Das Entscheidende liegt in der Perspektive. Es lohnt sich, einen Blick auf die Schreibsituation zu werfen. Stephan Thome, der Autor, 1971 geboren, fand sich 2005 als Universitätsdozent in Taipeh wieder; eine dieser Lebenswendungen, die einem heutzutage offenbar widerfahren können. Taiwan also. Fremdheitsgefühle. Stephan Thome reagiert, indem er nach der Arbeit sich Abend für Abend an den Schreibtisch setzt und seinen ersten Roman schreibt, 450 Seiten dick, penibelst durchstrukturiert – über einen Ort namens Bergenstadt, in dem, leicht verklausuliert, sein Heimatort in der westdeutschen Provinz klar erkennbar wird.

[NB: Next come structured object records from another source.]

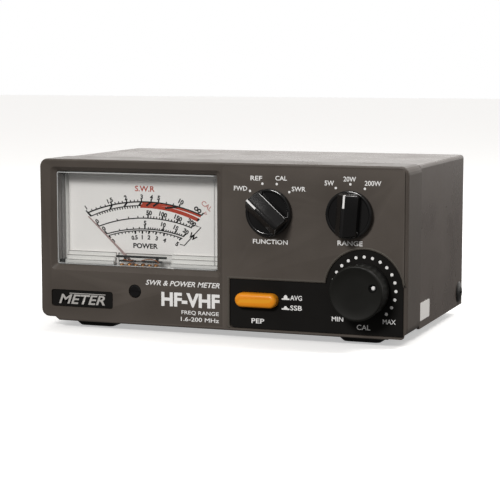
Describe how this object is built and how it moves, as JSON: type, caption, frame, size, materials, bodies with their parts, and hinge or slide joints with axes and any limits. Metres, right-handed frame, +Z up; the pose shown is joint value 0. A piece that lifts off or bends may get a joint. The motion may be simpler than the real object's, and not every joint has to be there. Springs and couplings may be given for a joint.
{
  "type": "swr meter",
  "caption": "bench SWR and power meter: large moving-coil panel meter, two bar knobs, a round calibration knob and an orange push button on a grey steel case with rear coaxial sockets",
  "frame": {"origin": "on the ground under the middle of the whole object, sockets and knobs included", "axes": "+X to the right as the front is seen, +Y from the front to the rear, +Z up"},
  "size_m": [0.1564, 0.1202, 0.0692],
  "materials": {
    "grey_paint": "satin, fine texture",
    "cover_paint": "satin",
    "chassis_steel": "zinc plated",
    "black_inlay": "satin",
    "black_knob": "semi-gloss",
    "black_moulding": "satin",
    "black_steel": "black oxide",
    "foot_rubber": "matte",
    "label_white": "satin",
    "clear_lens": "clear, polished",
    "dial_white": "matte",
    "steel": "bright",
    "magnet": "ground",
    "brass": "bright",
    "bronze": "bright",
    "copper": "enamelled",
    "silver": "plated",
    "nickel": "nickel plated",
    "ptfe": "waxy",
    "orange_button": "semi-gloss",
    "white_plastic": "satin",
    "board_green": "lacquered",
    "tinplate": "tinned",
    "lamp": "frosted",
    "lead_black": "sleeved"
  },
  "bodies": {
    "case": {"antenna_connector": "nickel", "antenna_contact": "silver", "antenna_insulator": "ptfe", "badge_plate": "black_inlay", "bezel_screw_left": "black_steel", "bezel_screw_right": "black_steel", "cal_nut": "steel", "cal_potentiometer": "black_moulding", "chassis_tray": "chassis_steel", "control_board": "board_green", "control_inlay": "black_inlay", "coupler_box": "tinplate", "coupler_harness": "lead_black", "coupler_line": "copper", "cover_screw_left": "black_steel", "cover_screw_right": "black_steel", "dc_jack": "black_moulding", "dc_lead": "lead_black", "dial_lamp": "lamp", "dial_screw_left": "steel", "dial_screw_right": "steel", "foot_front_left": "foot_rubber", "foot_front_right": "foot_rubber", "foot_rear_left": "foot_rubber", "foot_rear_right": "foot_rubber", "front_bezel": "grey_paint", "function_nut": "steel", "function_switch": "black_moulding", "jewel_screw": "brass", "magnet_core": "magnet", "meter_base": "black_moulding", "meter_dial": "dial_white", "meter_lens_cover": "clear_lens", "meter_terminal_negative": "brass", "meter_terminal_positive": "brass", "meter_yoke": "steel", "movement_bridge": "black_moulding", "pep_switch": "black_moulding", "range_nut": "steel", "range_switch": "black_moulding", "sense_board": "board_green", "side_label": "label_white", "top_cover": "cover_paint", "tx_connector": "nickel", "tx_contact": "silver", "tx_insulator": "ptfe"},
    "function_control": {"function_knob": "black_knob", "function_shaft": "steel"},
    "range_control": {"range_knob": "black_knob", "range_shaft": "steel"},
    "cal_control": {"cal_knob": "black_knob", "cal_shaft": "steel"},
    "pep_control": {"pep_button": "orange_button", "pep_plunger": "white_plastic", "pep_spring": "steel"},
    "needle_movement": {"needle": "black_inlay", "moving_coil": "copper", "hairspring": "bronze"},
    "zero_screw": {"zero_adjust_screw": "black_moulding"},
    "zero_arm": {"zero_adjust_arm": "brass"}
  },
  "joints": [
    {"name": "function_turn", "type": "hinge", "parent": "case", "child": "function_control", "pos_m": [0.02224, -0.0489, 0.0504], "axis": [0, 1, 0], "range_deg": [0, 93]},
    {"name": "range_turn", "type": "hinge", "parent": "case", "child": "range_control", "pos_m": [0.05475, -0.0489, 0.0506], "axis": [0, 1, 0], "range_deg": [-34, 26]},
    {"name": "cal_turn", "type": "hinge", "parent": "case", "child": "cal_control", "pos_m": [0.06037, -0.0489, 0.02192], "axis": [0, 1, 0], "range_deg": [-206, 64]},
    {"name": "pep_press", "type": "slide", "parent": "case", "child": "pep_control", "axis": [0, 1, 0], "range_m": [0, 0.003], "stiffness_N_per_m": 400, "springref_m": -0.001, "deforming": ["pep_spring"]},
    {"name": "needle_swing", "type": "hinge", "parent": "case", "child": "needle_movement", "pos_m": [-0.0354, -0.0489, 0.0221], "axis": [0, 1, 0], "range_deg": [0, 92.5], "stiffness_Nm_per_rad": 0.0001, "springref_deg": -11.46},
    {"name": "zero_adjust", "type": "hinge", "parent": "case", "child": "zero_screw", "pos_m": [-0.0354, -0.0489, 0.0166], "axis": [0, 1, 0], "range_deg": [-60, 60]},
    {"name": "zero_arm_turn", "type": "hinge", "parent": "case", "child": "zero_arm", "pos_m": [-0.0354, -0.0489, 0.0221], "axis": [0, 1, 0], "range_deg": [-6.5, 6.5]}
  ],
  "couplings": [
    {"joint": "zero_arm_turn", "follows": "zero_adjust", "ratio": -0.1}
  ]
}
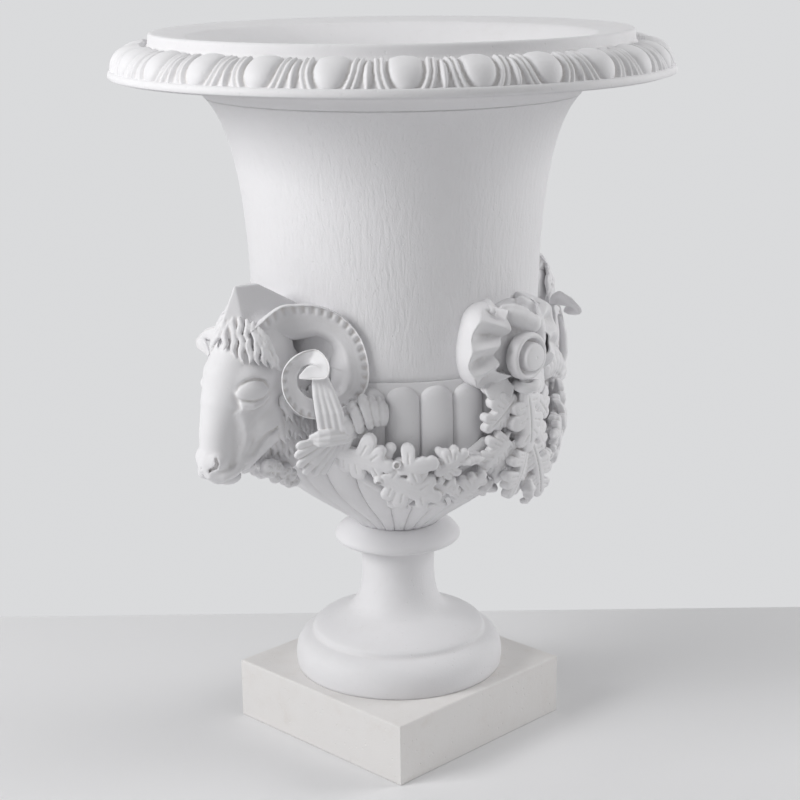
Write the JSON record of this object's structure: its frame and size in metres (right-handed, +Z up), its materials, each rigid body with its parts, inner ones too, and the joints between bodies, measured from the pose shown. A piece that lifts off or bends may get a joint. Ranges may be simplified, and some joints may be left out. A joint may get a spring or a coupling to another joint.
{
  "type": "urn planter",
  "caption": "Free-standing urn planter: square plinth, turned foot, gadrooned bowl and flared bell with rams' heads, horns, ribbons, oak garlands and an egg-and-dart rim.",
  "frame": {"origin": "centre of the plinth's underside, on the turning axis", "axes": "+Z up along the turning axis; +X and -X to the two rams' heads; +Y and -Y to the two bows; plinth sides along X and Y"},
  "size_m": [0.762, 0.762, 1],
  "materials": {
    "turned_stone": "matt white cast marble, brushed and washed",
    "carved_stone": "matt white cast marble, modelled ornament",
    "dowel_steel": "plain stainless rod",
    "washer_steel": "stamped stainless plate",
    "tie_brass": "turned brass, dulled",
    "seal_rubber": "black soft rubber"
  },
  "bodies": {
    "root": {"plinth": "turned_stone", "foot": "turned_stone", "collar": "turned_stone", "bowl": "turned_stone", "bell": "turned_stone", "rim": "turned_stone", "ram_head_left": "carved_stone", "ram_head_right": "carved_stone", "horn_left_front": "carved_stone", "horn_left_back": "carved_stone", "horn_right_front": "carved_stone", "horn_right_back": "carved_stone", "ribbon_left_front": "carved_stone", "ribbon_left_back": "carved_stone", "ribbon_right_front": "carved_stone", "ribbon_right_back": "carved_stone", "garland_left_front": "carved_stone", "garland_left_back": "carved_stone", "garland_right_front": "carved_stone", "garland_right_back": "carved_stone", "bow_front": "carved_stone", "bow_back": "carved_stone", "boss_front": "carved_stone", "boss_back": "carved_stone", "binding_ring_front": "carved_stone", "binding_ring_back": "carved_stone", "leaf_drop_front": "carved_stone", "leaf_drop_back": "carved_stone", "head_dowels": "dowel_steel", "boss_dowels": "dowel_steel", "tie_tube": "tie_brass", "bottom_nut": "tie_brass", "bottom_washer": "washer_steel", "sealing_washer": "seal_rubber", "top_washer": "washer_steel", "top_nut": "tie_brass"}
  },
  "joints": []
}
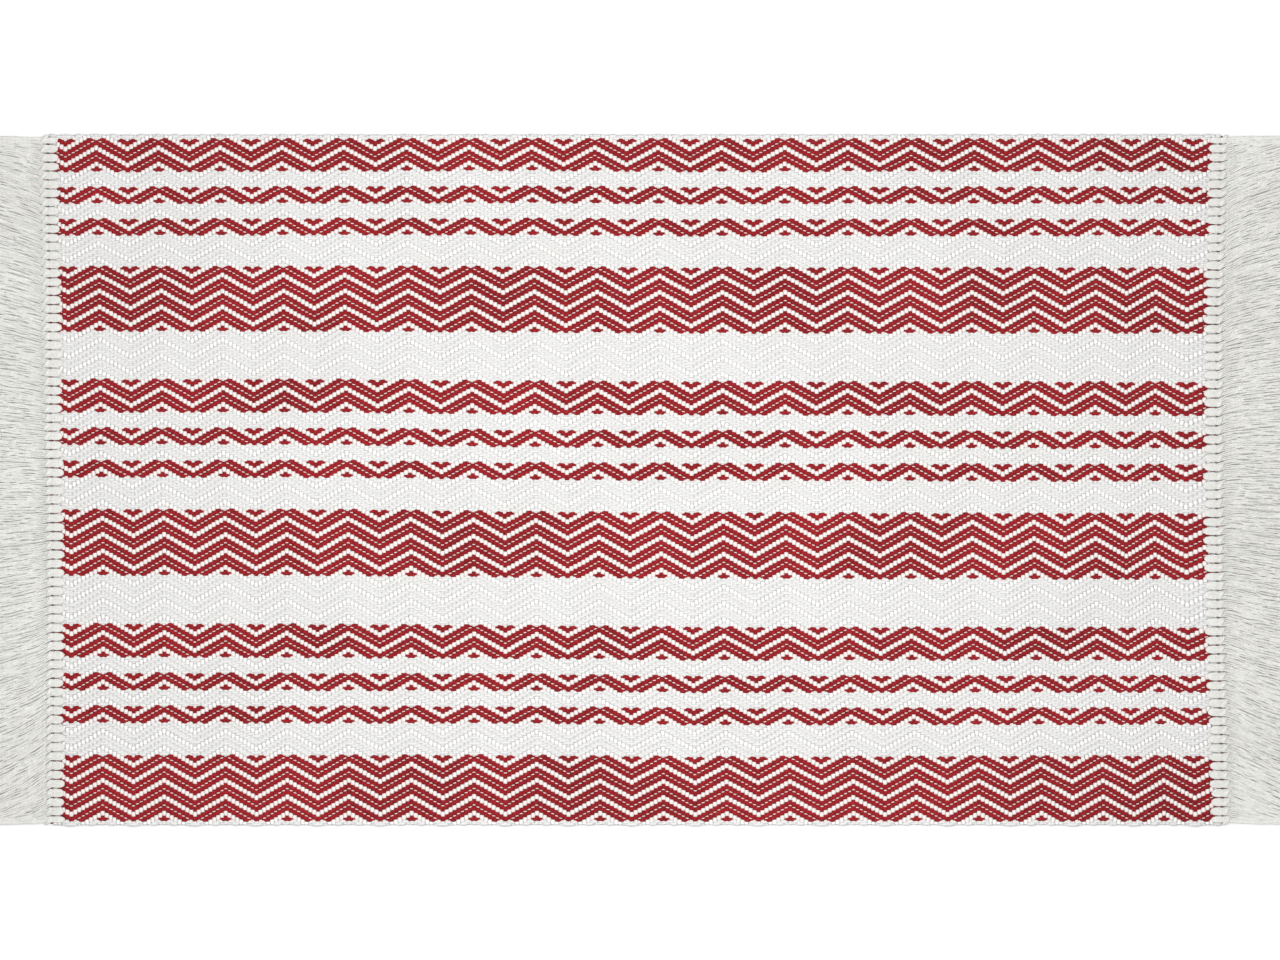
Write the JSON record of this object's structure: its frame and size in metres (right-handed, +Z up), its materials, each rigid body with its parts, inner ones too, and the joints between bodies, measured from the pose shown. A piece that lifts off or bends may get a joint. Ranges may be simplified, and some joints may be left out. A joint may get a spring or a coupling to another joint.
{
  "type": "runner rug",
  "caption": "Flat-woven cotton runner rug with red zigzag twill stripes on off-white and a knotted white fringe at each end.",
  "frame": {"origin": "centre of the rug on the surface it lies on, under its middle", "axes": "+X along the stripes towards the right fringe, +Y across the stripes, +Z up out of the face"},
  "size_m": [1.178, 0.6, 0.005],
  "materials": {
    "red_weft": "crimson cotton weft yarn, point twill",
    "white_weft": "off-white cotton weft yarn, point twill",
    "white_warp": "off-white cotton warp yarn",
    "fringe_yarn": "off-white soft-spun cotton yarn, folded and knotted"
  },
  "bodies": {
    "cloth": {"warp_threads": "white_warp", "red_band_01": "red_weft", "red_band_02": "red_weft", "red_band_03": "red_weft", "red_band_04": "red_weft", "red_band_05": "red_weft", "red_band_06": "red_weft", "red_band_07": "red_weft", "red_band_08": "red_weft", "red_band_09": "red_weft", "red_band_10": "red_weft", "red_band_11": "red_weft", "red_band_12": "red_weft", "white_band_01": "white_weft", "white_band_02": "white_weft", "white_band_03": "white_weft", "white_band_04": "white_weft", "white_band_05": "white_weft", "white_band_06": "white_weft", "white_band_07": "white_weft", "white_band_08": "white_weft", "white_band_09": "white_weft", "white_band_10": "white_weft", "white_band_11": "white_weft", "white_band_12": "white_weft", "white_band_13": "white_weft", "left_selvedge_yarn": "red_weft", "right_selvedge_yarn": "red_weft", "left_knots": "fringe_yarn", "right_knots": "fringe_yarn"},
    "left_fringe_ends": {"left_fringe": "fringe_yarn"},
    "right_fringe_ends": {"right_fringe": "fringe_yarn"}
  },
  "joints": [
    {"name": "left_fringe_flip", "type": "hinge", "parent": "cloth", "child": "left_fringe_ends", "pos_m": [-0.5155, 0, 0.0045], "axis": [0, 1, 0], "range_deg": [0, 170]},
    {"name": "right_fringe_flip", "type": "hinge", "parent": "cloth", "child": "right_fringe_ends", "pos_m": [0.5155, 0, 0.0045], "axis": [0, -1, 0], "range_deg": [0, 170]}
  ]
}
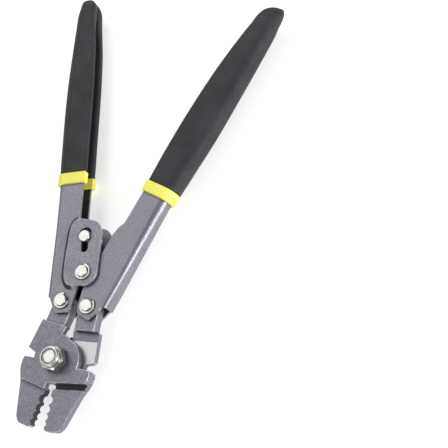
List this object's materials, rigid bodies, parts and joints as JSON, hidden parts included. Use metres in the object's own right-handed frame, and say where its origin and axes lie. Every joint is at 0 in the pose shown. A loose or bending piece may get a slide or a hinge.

Man ist gewohnt, sich das umgekehrt zu denken: dass sich jemand aus der provinziellen Enge in die weite Welt hinausträumt. Thome hat sich aus der Welt in die gewachsenen Strukturen der deutschen Provinz zurückgeträumt. Aber er tat es anhand von Figuren, die sich hier fremd fühlen. „Wie viel Mühe in all diesen Beeten, Zäunen, Rabatten und Hecken steckt. Was für ein unangefochtener Begriff von Zuhause dem zugrunde liegen muss!“, lässt Thome seinen Protagonisten Thomas Weidmann, seine männliche Hauptfigur, denken. Sobald einem so etwas auffällt, ist der Begriff von Zuhause nicht mehr unangefochten.
Von einem Sichwiederfinden in der Provinz handelt der Roman. Aber die Erzählhaltung handelt erst einmal von Verlusterfahrungen; sie hat etwas Sichumblickendes, als müsse sie sich nach dem Verlieren einer selbstverständlichen Einbettung erst einmal wieder neu orientieren. Wenn der titelgebende Grenzgang beschrieben wird – ein nur alle sieben Jahre stattfindender dreitägiger lokaler Brauch mit Dorffestcharakter –, gewinnt der Roman beinahe ethnologische Qualitäten. Aber der Begriff der teilnehmenden Beobachtung trifft für seine Hauptfiguren nicht richtig. Eher geht es für sie darum, sich bei der Teilnahme am kleinstädtischen Leben gesteigert selbst zu beobachten. Auf die ganz normalen Verlusterfahrungen, die sie machen, reagieren die Figuren mit gesteigerter Selbstreflexion – und Stephan Thome breitet sie in diesem Roman in aller Ruhe aus.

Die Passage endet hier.